I used to stand by intersecting lanes
Among the silent offices, and wait,
Choosing which bell to follow: not a peal,
For that meant somewhere active; not St Paul’s,
For that was too well-known. I liked things dim –
Some lazy rector living in Bexhill
Who most unwillingly on Sunday came
To take the statutory services.
A single bell would tinkle down a lane:
My echoing steps would track the source of sound ...
Such things are as authentic as the skating or climbing episodes in the Prelude, the singularity of the poet’s taste being substituted for the shock of recognition which surprises the reader of Wordsworth. Betjeman’s emotions are both intense and narcissistically self-aware.
’Twas not, I think, a conscious search for God
That brought me to these dim forgotten fanes.
Largely it was a longing for the past,
With a slight sense of something unfulfilled;
And yet another feeling drew me there,
A sense of guilt increasing with the years –
‘When I am dead you will be sorry, John’ –
Here I could pray my mother would not die.

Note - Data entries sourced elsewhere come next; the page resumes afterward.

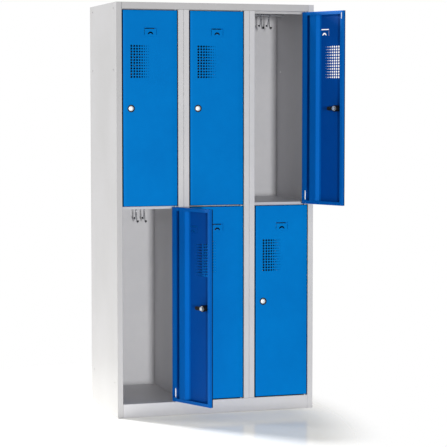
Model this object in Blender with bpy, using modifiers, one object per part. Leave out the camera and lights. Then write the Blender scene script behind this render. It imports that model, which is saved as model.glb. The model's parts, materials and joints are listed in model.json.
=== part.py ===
"""School locker: three columns and two tiers, six compartments with hinged doors.

The body is folded from sheet steel. Each door hangs on a rod along its right edge
and is held by a cam lock on its left. A coat rail with two sliding double hooks
hangs under each compartment's ceiling.

Frame: metres, +Z up. The origin is on the floor, at the middle of the folded edge
under the plinth. The doors face -Y, and the locker's left, seen from the front, is -X.
"""

import math

import bmesh
import bpy
from mathutils import Matrix, Vector

# Overall size
WIDTH = 0.900
DEPTH = 0.500
HEIGHT = 1.800
COLUMNS = ("left", "middle", "right")
TIERS = ("lower", "upper")

# Sheet steel
SHEET = 0.001
GAP = 0.0003
FOLD_RADIUS = 0.0018
FOLD_STEPS = 2

# Front frame
STILE_WIDTH = 0.025
STILE_RETURN = 0.028
REAR_FLANGE = 0.020
HEADER_HEIGHT = 0.030
PLINTH_HEIGHT = 0.060
PLINTH_RETURN = 0.015
STOP_CLEARANCE = 0.004
STOP_DROP = 0.011
POST_WEB = 0.040

# Shelf between the tiers
SPLIT_RISE = 0.003
SHELF_RISE = 0.010
SHELF_FRONT = 0.020
SHELF_SIDE = 0.012
SHELF_REAR_GAP = 0.003

# Holes that tie one locker to the next, measured from the edges of the side
TIE_HOLE_RADIUS = 0.004
TIE_HOLE_SIDES = 8
TIE_HOLE_INSET = 0.050
TIE_HOLE_RISE = 0.150
TIE_HOLE_DROPS = (0.289, 0.025)

# Door leaf
DOOR_CLEARANCE = 0.002
DOOR_SPLIT_GAP = 0.003
DOOR_THICKNESS = 0.018
DOOR_LIP = 0.016
HINGE_LIP = 0.030
HINGE_INSET = 0.010
HINGE_SETBACK = 0.005
OPEN_ANGLE = math.radians(116)
OPEN_DOORS = (("right", "upper"), ("left", "lower"))

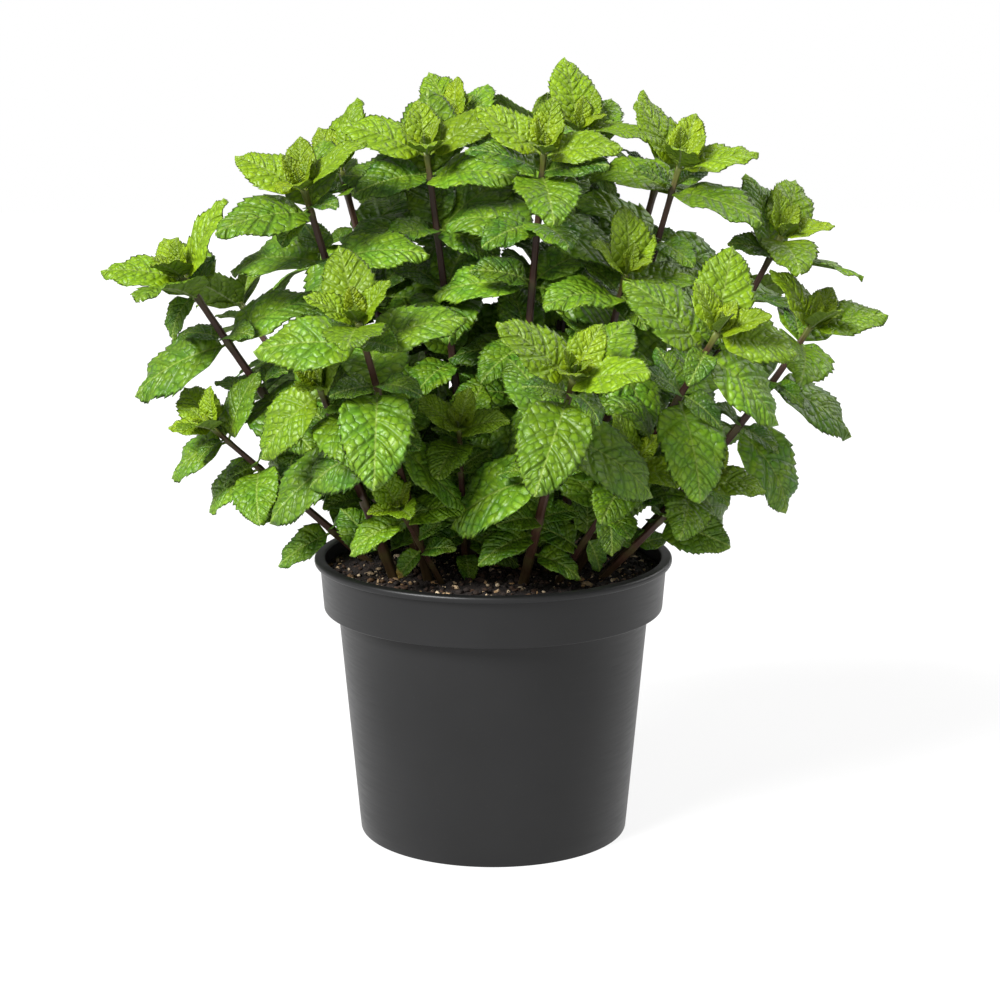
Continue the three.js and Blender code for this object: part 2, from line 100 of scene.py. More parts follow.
STEM_FOOT_SIDE = 4.6
STEM_TIP_SIDE = 2.5
STEM_BURIED = 14.0
BLADE = 0.7  # thickness of the frame's blades
BLADE_WIDTH = 0.63
PETIOLE_WIDTH = 1.7
PETIOLE_LENGTH = 3.6
BLADE_ENDS = (0.55, 0.825)  # how blunt the frame's blades are at the base and at the tip
FOLD = 0.16  # how steeply the halves rise from the midrib, as a slope
FACING = 0.75  # how far leaves turn their faces outwards as well as up, as a slope
NOD = 32  # a pair opens outwards as if its stem leaned out by at least this many degrees
FACING_LINE = 80  # they turn away from a line this far behind the middle
FACING_SPREAD = 0.3  # how much a place to the side of the middle turns them sideways
TURNING = 0.85  # share of that turn that a leaf makes
ROLL_LIMIT = 60
LEAST_CURL = 2
VARIES = {"round": 7, "pitch": 6, "curl": 12, "roll": 8, "length": 0.07}
TRIES = 40
TRY_STEP = 2.5
TRY_ROLL = 0.7
SHORTER_AFTER = 16  # tries at full length
SHORTER_STEP = 0.022  # length that each later try gives up
SAME_CORNER = 0.03  # points nearer to each other than this are one
SEED = 41

# Leaf pairs by number, from the tip down: [distance below the tip, length, pitch, curl]. Each stem of
# the frame says which of them it has there. The others are too small or too hidden for it, and grow here.
PAIRS = {
    -3: [0.0, 9, 78, 6],
    -2: [0.8, 17, 70, 14],
    -1: [2.2, 27, 58, 26],
    0: [3, 40, 46, 24],
    1: [13, 48, 30, 42],
    2: [38, 50, 14, 50],
    3: [66, 50, 4, 54],
    4: [98, 44, -2, 52],
    5: [124, 40, -4, 48],
    6: [148, 36, -6, 44],
    7: [170, 30, -4, 40],
    8: [190, 24, 4, 32],
}
SOIL_SHOWS_AT = -38.0  # in front of this line the soil shows
SOIL_IS_SEEN = 22.0  # over the pot's lip: no leaf that grows here hangs lower in front of it
CLEAR_OF_SOIL = 3.0
CLEAR_OF_POT = 12.0
FRAME_ROOM = 1.2  # thickness that the frame's leaves keep free, and then the others
EXTRA_ROOM = 0.9
EXTRA_TRIES = 14
SHOOT_TRIES = 9
# Low leaves over the soil in front: stem, distance below its tip, length, pitch, curl, direction in
# degrees from +X, and how dry they are.
LOW_LEAVES = [
    (25, 76, 17, -8, 50, 280, 0.0),
    (15, 29, 18, 0, 40, 222, 0.9),
    (15, 30, 23, 34, 40, -30, 0.0),
    (4, 79, 17, 14, 45, 285, 0.0),
    (14, 24, 24, -30, 40, 302, 0.0),
    (14, 47, 20, -30, 40, 335, 0.0),
    (12, 78, 34, 26, 30, 195, 0.0),
    (5, 104, 32, 12, 44, 205, 0.0),
    (14, 55, 30, 30, 40, 186, 0.0),
    (5, 118, 26, 20, 44, -20, 0.0),
]
LOWEST_PAIR_AT = 0.09  # share of a stem's length below which no leaf grows
INNER_MIDDLE = (0.0, 28.0)
INNER_REACH = 66.0  # nearer to the middle than this, side shoots bear larger leaves
INNER_SHOOTS = (38, 31, 24)  # lengths to try, from the largest down
OUTER_SHOOTS = (24,)
SHOOT_LENGTH_VARIES = 3
SHOOT_ABOVE = 2.5  # how far above its pair a side shoot grows
SHOOT_BEND = (34, 36)  # pitch and curl
SHOOT_TURN = 52  # degrees from the pair's own leaf
FIRST_SHOOT = 20  # these numbers of pairs are free for side shoots and for low leaves
FIRST_LOW_LEAF = 60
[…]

Thus were my London Sundays incomplete
If unaccompanied by Evening Prayer.
How trivial used to seem the Underground,
How worldly looked the over-lighted west,
How different and smug and wise I felt
When from the east I made my journey home!
It has the same flat accuracy of tone, however effectively crafted, that will later tell us, after the author has been sent down from Oxford for failing in Divinity (of all things!), that
Maurice Bowra’s company
Taught me far more than all my tutors did.
The personal Betjeman is compulsive, but the rare impersonal one – the one who has disappeared wholly into ecstasies of subalterns and their girlfriends, and the fir-dry alleys round Camberley bungalows, and the waste water running out into the dark – is even better. That is what I meant by the two voices in his poetry, and how one of them escapes from the humour and the injokes, from the idiosyncratic subject-matter, escapes beyond parody into a world no longer its own, one for which no reader of poetry could feel the incomprehension or distaste which might legitimately be felt for the personal Betjeman, the in-Betjeman. That world belongs to the ages.